* CHALLENGE: Reproduce each line of the material precisely.

* SUPPLIED MATERIAL:
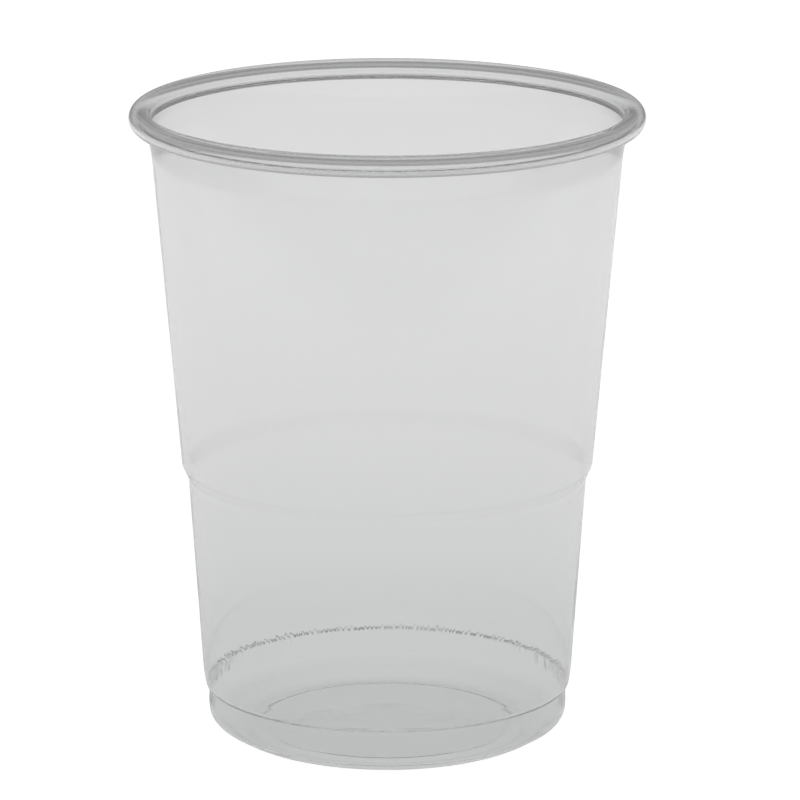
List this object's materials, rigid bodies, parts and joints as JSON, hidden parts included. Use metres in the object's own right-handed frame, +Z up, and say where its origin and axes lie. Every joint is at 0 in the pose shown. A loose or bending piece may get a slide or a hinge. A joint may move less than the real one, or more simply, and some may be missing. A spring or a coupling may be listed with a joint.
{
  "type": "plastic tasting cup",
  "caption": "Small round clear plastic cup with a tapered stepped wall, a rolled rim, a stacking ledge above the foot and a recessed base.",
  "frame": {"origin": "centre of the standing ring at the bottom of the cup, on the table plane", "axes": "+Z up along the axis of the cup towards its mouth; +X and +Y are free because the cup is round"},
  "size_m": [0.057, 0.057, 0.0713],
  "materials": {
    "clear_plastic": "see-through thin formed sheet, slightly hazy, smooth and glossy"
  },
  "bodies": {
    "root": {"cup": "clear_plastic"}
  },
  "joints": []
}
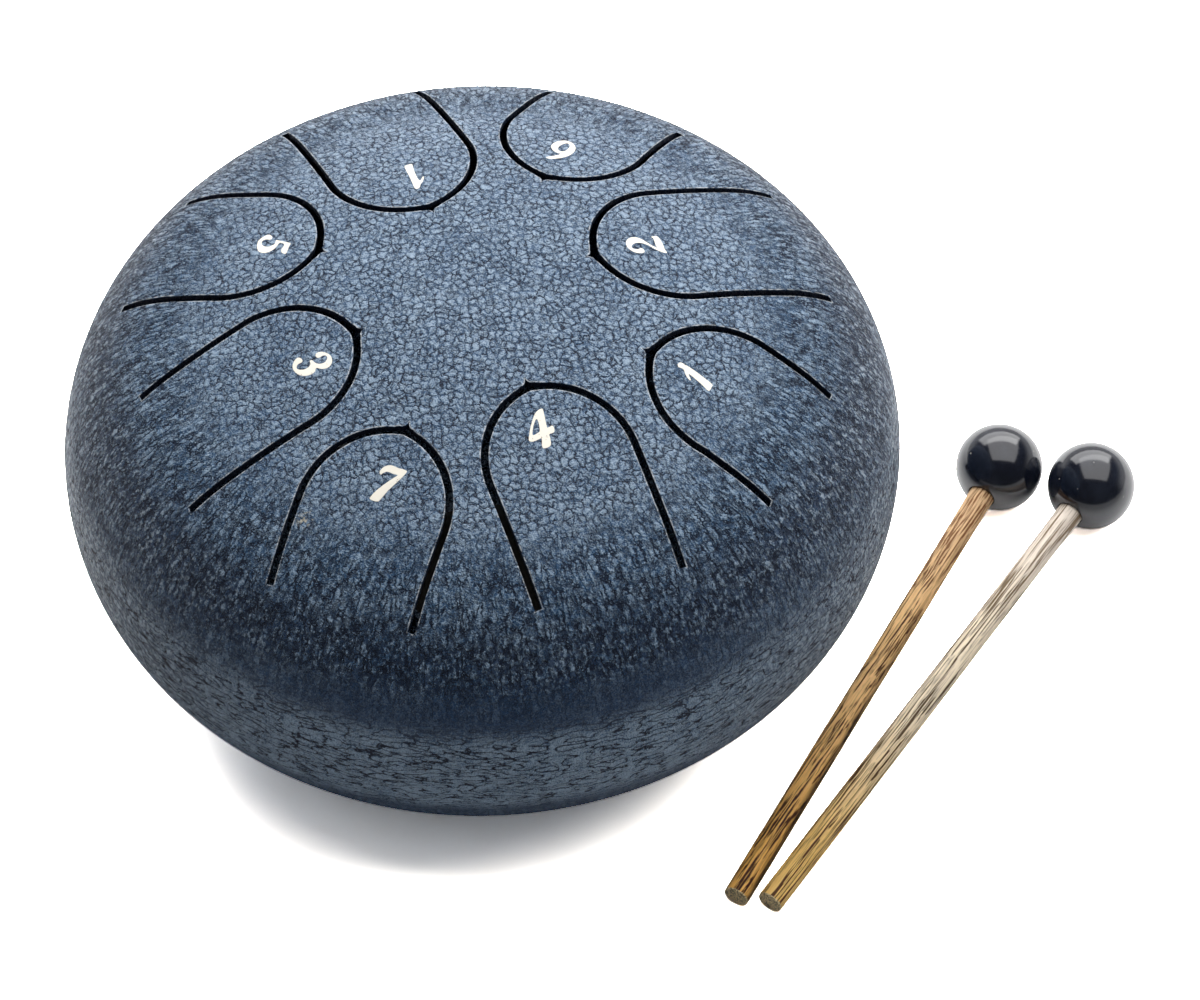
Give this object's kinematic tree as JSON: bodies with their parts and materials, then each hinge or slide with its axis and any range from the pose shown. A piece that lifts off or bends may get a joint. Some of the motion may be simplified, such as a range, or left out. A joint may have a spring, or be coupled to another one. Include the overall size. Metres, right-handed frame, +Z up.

* PROBLEM SOLUTION:
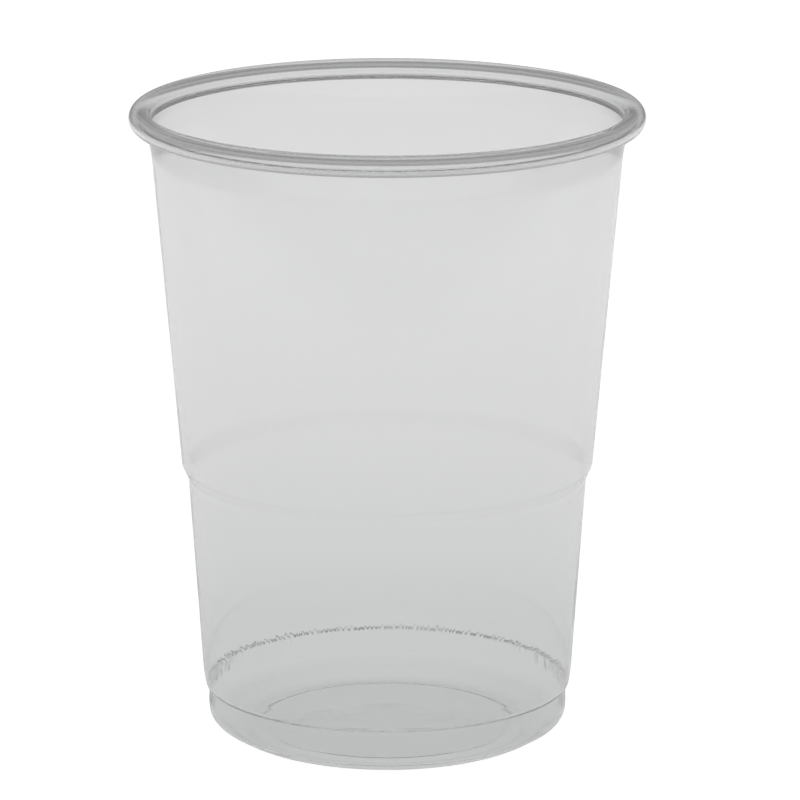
List this object's materials, rigid bodies, parts and joints as JSON, hidden parts included. Use metres in the object's own right-handed frame, +Z up, and say where its origin and axes lie. Every joint is at 0 in the pose shown. A loose or bending piece may get a slide or a hinge. A joint may move less than the real one, or more simply, and some may be missing. A spring or a coupling may be listed with a joint.
{
  "type": "plastic tasting cup",
  "caption": "Small round clear plastic cup with a tapered stepped wall, a rolled rim, a stacking ledge above the foot and a recessed base.",
  "frame": {"origin": "centre of the standing ring at the bottom of the cup, on the table plane", "axes": "+Z up along the axis of the cup towards its mouth; +X and +Y are free because the cup is round"},
  "size_m": [0.057, 0.057, 0.0713],
  "materials": {
    "clear_plastic": "see-through thin formed sheet, slightly hazy, smooth and glossy"
  },
  "bodies": {
    "root": {"cup": "clear_plastic"}
  },
  "joints": []
}
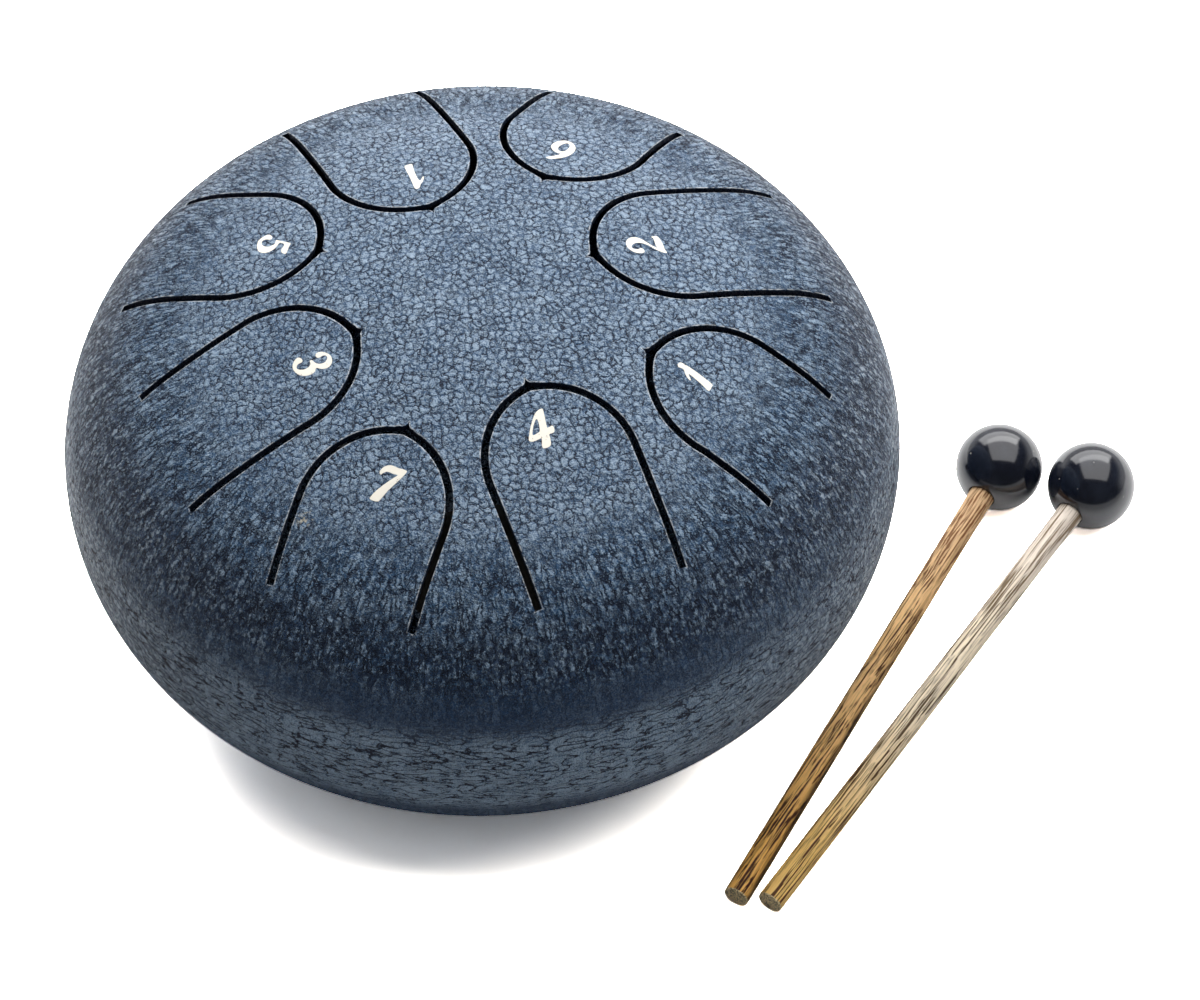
Give this object's kinematic tree as JSON: bodies with their parts and materials, then each hinge or slide with its axis and any range from the pose shown. A piece that lifts off or bends may get a joint. Some of the motion may be simplified, such as a range, or left out. A joint may have a spring, or be coupled to another one. Include the overall size. Metres, right-handed frame, +Z up.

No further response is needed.